## BEGIN INFORMATION PROVIDED

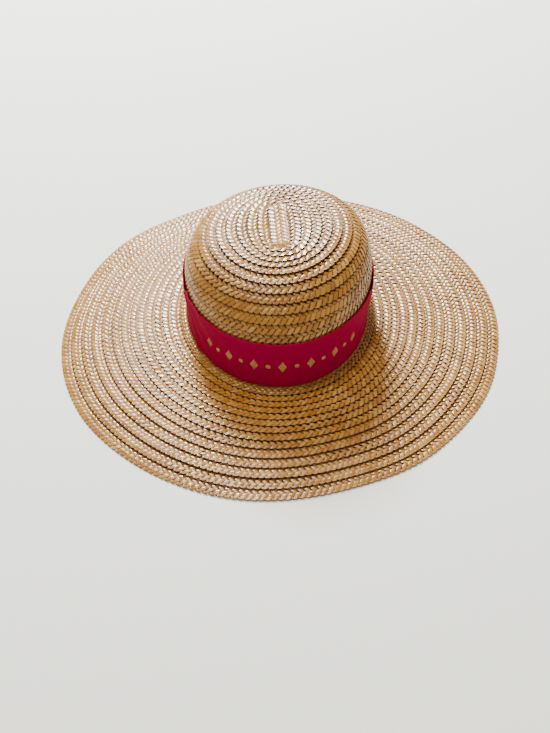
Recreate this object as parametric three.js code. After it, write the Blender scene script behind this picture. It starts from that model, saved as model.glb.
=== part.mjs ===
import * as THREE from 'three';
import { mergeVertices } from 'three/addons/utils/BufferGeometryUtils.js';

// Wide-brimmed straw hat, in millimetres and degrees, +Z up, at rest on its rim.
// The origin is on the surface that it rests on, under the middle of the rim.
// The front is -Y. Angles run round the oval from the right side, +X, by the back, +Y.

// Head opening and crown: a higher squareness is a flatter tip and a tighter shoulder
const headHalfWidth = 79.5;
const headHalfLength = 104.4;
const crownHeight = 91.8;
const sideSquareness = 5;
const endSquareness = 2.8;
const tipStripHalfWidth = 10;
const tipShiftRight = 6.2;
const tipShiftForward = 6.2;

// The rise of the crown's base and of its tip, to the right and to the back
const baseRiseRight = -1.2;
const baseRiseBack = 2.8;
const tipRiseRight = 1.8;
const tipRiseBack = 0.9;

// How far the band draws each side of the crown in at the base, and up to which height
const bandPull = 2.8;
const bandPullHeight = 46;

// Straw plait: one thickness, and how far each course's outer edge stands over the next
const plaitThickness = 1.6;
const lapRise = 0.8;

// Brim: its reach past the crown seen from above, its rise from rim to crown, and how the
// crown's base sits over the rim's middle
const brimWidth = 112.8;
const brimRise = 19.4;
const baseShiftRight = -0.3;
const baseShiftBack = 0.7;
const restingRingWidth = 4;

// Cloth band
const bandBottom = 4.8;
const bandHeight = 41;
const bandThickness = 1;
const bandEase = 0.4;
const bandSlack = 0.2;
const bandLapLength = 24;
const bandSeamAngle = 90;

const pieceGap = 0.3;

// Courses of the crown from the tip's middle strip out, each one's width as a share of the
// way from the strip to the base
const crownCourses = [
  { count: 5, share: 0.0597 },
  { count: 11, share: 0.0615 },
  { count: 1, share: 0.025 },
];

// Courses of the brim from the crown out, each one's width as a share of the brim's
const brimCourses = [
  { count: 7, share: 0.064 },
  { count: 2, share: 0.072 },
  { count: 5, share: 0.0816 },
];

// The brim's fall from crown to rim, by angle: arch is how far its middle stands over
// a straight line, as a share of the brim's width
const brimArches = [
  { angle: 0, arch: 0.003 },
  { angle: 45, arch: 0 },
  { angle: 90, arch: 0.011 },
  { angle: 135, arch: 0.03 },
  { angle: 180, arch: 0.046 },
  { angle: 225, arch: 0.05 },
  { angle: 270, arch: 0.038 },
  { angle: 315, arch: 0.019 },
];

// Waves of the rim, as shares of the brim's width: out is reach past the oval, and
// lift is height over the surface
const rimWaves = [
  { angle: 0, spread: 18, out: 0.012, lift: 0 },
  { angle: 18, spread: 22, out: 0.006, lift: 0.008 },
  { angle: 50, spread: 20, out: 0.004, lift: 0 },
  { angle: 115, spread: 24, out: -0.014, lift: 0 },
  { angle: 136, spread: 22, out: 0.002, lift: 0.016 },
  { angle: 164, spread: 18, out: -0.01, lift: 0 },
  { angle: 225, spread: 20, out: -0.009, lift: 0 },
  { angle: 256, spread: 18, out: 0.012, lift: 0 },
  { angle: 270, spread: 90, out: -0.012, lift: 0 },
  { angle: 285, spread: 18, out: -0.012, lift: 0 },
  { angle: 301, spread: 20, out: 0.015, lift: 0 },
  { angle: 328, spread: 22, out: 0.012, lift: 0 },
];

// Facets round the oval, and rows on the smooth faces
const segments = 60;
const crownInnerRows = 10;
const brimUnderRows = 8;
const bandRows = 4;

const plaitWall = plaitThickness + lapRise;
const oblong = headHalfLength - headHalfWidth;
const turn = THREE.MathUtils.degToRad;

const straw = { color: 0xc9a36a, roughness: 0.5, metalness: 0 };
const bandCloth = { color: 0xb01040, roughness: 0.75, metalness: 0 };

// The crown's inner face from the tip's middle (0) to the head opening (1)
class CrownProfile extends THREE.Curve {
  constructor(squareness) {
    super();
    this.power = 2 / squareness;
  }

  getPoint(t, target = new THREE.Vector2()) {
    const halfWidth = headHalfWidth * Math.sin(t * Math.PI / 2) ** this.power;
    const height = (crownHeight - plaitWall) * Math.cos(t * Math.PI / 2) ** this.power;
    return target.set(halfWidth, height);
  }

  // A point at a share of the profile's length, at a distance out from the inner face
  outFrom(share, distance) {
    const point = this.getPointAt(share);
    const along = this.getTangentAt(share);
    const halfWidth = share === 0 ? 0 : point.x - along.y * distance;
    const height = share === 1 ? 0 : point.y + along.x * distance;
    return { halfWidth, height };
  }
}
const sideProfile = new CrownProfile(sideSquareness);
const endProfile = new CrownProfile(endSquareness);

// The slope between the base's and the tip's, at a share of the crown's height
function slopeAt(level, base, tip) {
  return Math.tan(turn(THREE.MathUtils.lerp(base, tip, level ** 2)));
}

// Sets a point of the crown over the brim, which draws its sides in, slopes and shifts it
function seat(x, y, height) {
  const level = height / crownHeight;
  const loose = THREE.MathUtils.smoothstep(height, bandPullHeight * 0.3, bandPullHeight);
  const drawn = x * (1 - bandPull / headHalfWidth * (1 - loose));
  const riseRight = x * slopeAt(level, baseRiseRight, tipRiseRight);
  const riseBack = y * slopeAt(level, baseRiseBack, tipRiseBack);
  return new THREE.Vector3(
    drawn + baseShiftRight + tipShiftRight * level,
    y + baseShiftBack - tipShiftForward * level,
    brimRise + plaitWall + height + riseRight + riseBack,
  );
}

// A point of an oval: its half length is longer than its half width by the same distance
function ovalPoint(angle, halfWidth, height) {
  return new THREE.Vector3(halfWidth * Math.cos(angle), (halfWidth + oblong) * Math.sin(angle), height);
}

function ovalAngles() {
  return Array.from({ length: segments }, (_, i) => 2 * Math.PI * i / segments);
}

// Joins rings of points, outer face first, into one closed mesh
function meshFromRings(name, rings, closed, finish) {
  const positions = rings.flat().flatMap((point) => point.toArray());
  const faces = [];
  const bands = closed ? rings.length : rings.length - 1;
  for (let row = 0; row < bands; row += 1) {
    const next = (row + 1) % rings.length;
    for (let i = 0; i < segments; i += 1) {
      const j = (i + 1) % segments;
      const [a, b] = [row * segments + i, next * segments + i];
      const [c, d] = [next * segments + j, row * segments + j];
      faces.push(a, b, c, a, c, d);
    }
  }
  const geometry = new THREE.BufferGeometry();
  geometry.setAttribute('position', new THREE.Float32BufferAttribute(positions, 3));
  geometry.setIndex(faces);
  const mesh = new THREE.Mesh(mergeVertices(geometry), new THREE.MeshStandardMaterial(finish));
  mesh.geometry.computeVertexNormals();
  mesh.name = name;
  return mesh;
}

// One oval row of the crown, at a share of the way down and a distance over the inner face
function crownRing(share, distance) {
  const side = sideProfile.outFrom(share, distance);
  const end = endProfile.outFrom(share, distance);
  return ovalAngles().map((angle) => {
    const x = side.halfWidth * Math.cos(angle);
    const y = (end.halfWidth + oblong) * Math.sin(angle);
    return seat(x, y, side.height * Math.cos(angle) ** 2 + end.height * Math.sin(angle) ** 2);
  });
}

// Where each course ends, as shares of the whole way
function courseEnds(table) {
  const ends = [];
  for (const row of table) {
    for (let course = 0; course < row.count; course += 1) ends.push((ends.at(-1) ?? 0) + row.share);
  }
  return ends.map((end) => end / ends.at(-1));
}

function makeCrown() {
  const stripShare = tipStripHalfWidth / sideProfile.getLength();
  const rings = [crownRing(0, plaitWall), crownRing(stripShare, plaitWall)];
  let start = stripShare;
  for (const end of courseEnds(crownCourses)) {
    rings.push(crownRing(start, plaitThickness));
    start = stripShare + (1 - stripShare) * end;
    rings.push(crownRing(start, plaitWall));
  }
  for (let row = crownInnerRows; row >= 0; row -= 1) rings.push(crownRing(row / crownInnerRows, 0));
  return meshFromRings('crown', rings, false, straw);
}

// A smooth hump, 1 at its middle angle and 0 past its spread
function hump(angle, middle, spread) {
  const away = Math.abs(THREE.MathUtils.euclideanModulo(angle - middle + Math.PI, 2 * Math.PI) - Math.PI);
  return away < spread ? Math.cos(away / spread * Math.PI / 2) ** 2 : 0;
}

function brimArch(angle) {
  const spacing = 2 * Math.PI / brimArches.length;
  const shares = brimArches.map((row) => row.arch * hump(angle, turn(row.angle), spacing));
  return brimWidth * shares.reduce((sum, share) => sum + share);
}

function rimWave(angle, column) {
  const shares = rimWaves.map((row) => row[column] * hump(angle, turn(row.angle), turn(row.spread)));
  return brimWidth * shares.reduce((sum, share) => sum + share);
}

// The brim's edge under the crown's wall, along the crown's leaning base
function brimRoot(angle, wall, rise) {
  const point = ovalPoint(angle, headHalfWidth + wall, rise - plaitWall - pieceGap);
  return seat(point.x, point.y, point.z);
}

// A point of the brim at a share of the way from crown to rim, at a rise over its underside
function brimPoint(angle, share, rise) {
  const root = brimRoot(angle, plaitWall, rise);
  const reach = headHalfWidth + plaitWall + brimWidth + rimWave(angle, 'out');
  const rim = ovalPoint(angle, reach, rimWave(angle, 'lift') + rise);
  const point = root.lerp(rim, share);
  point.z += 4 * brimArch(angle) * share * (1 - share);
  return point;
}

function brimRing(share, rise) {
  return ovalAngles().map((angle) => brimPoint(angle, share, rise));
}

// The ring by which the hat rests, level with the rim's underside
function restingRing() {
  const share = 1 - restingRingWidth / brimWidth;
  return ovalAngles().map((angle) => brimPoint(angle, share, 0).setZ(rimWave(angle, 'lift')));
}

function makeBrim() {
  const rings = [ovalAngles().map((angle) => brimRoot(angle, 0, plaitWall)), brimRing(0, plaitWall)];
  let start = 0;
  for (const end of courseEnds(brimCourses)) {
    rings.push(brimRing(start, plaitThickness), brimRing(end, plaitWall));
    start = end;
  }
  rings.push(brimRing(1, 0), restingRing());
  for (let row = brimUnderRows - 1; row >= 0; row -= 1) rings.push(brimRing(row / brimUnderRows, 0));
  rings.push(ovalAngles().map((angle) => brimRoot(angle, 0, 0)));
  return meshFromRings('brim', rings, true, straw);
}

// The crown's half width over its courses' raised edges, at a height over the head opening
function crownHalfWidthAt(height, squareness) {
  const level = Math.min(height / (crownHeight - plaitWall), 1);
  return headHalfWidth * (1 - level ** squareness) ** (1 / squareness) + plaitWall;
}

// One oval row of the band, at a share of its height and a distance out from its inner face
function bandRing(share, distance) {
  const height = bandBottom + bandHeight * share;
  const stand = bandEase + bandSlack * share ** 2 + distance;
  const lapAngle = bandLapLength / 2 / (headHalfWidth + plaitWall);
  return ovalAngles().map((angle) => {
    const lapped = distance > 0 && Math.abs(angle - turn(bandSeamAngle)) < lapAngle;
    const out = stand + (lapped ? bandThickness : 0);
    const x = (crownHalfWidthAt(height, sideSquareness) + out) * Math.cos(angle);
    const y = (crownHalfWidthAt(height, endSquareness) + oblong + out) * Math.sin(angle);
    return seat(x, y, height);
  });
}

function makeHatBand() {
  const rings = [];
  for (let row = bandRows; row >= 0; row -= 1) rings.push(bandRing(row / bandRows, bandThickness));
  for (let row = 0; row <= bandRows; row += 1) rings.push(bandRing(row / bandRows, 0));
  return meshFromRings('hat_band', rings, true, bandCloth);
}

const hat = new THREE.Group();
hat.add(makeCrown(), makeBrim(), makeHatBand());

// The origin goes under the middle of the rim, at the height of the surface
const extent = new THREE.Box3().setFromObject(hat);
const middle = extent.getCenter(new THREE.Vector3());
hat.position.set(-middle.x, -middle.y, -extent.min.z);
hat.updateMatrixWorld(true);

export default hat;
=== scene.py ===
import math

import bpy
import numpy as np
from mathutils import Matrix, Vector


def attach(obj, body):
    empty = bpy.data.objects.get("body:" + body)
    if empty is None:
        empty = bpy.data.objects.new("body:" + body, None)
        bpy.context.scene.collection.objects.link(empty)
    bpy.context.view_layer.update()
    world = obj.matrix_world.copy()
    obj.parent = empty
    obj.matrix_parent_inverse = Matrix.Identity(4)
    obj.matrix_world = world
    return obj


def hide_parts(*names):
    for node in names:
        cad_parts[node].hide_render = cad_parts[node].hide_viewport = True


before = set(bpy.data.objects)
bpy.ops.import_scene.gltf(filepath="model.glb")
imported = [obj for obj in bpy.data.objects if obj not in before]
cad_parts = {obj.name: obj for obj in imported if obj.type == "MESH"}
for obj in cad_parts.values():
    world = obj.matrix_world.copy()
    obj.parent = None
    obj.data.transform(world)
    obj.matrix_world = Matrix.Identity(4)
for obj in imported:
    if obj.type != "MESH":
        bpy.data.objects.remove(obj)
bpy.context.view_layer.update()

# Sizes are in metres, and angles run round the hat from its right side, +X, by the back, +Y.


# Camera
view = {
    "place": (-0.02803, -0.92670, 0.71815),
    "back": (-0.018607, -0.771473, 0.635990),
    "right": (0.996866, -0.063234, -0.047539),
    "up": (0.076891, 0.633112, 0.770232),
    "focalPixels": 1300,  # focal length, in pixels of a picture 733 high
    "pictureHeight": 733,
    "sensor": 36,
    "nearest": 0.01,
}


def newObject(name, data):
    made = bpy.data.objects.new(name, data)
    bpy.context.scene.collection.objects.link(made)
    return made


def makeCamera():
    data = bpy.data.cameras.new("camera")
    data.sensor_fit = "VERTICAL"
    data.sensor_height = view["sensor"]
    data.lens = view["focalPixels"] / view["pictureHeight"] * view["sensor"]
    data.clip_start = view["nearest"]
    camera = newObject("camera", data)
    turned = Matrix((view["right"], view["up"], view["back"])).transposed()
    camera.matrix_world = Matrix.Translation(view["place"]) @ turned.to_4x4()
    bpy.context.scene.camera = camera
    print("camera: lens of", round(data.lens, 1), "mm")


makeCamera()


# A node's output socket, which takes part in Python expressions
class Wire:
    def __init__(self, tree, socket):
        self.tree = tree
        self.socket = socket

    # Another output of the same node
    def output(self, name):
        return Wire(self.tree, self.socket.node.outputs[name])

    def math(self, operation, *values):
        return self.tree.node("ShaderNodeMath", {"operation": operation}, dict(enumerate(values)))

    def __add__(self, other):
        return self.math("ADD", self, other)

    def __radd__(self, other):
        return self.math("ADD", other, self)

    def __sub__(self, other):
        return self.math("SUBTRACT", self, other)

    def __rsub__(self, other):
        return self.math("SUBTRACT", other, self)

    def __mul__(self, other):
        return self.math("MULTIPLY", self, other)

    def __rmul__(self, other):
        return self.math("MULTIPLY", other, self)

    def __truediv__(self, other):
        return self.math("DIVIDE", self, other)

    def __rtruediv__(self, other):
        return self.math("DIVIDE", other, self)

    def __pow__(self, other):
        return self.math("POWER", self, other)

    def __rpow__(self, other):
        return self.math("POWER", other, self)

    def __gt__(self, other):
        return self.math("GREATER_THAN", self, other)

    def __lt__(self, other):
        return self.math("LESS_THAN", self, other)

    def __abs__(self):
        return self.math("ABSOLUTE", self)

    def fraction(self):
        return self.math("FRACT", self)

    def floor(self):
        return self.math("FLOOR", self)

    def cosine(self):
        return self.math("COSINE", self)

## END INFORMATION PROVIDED

### EXERCISE
Starting at the line that contains "const hat = new THREE.Group();" and ending at the line that contains "bpy.context.scene.collection.objects.link(empty)", repeat each line exactly, both ends included, and nothing else.

### EXERCISE SOLUTION
const hat = new THREE.Group();
hat.add(makeCrown(), makeBrim(), makeHatBand());

// The origin goes under the middle of the rim, at the height of the surface
const extent = new THREE.Box3().setFromObject(hat);
const middle = extent.getCenter(new THREE.Vector3());
hat.position.set(-middle.x, -middle.y, -extent.min.z);
hat.updateMatrixWorld(true);

export default hat;
=== scene.py ===
import math

import bpy
import numpy as np
from mathutils import Matrix, Vector


def attach(obj, body):
    empty = bpy.data.objects.get("body:" + body)
    if empty is None:
        empty = bpy.data.objects.new("body:" + body, None)
        bpy.context.scene.collection.objects.link(empty)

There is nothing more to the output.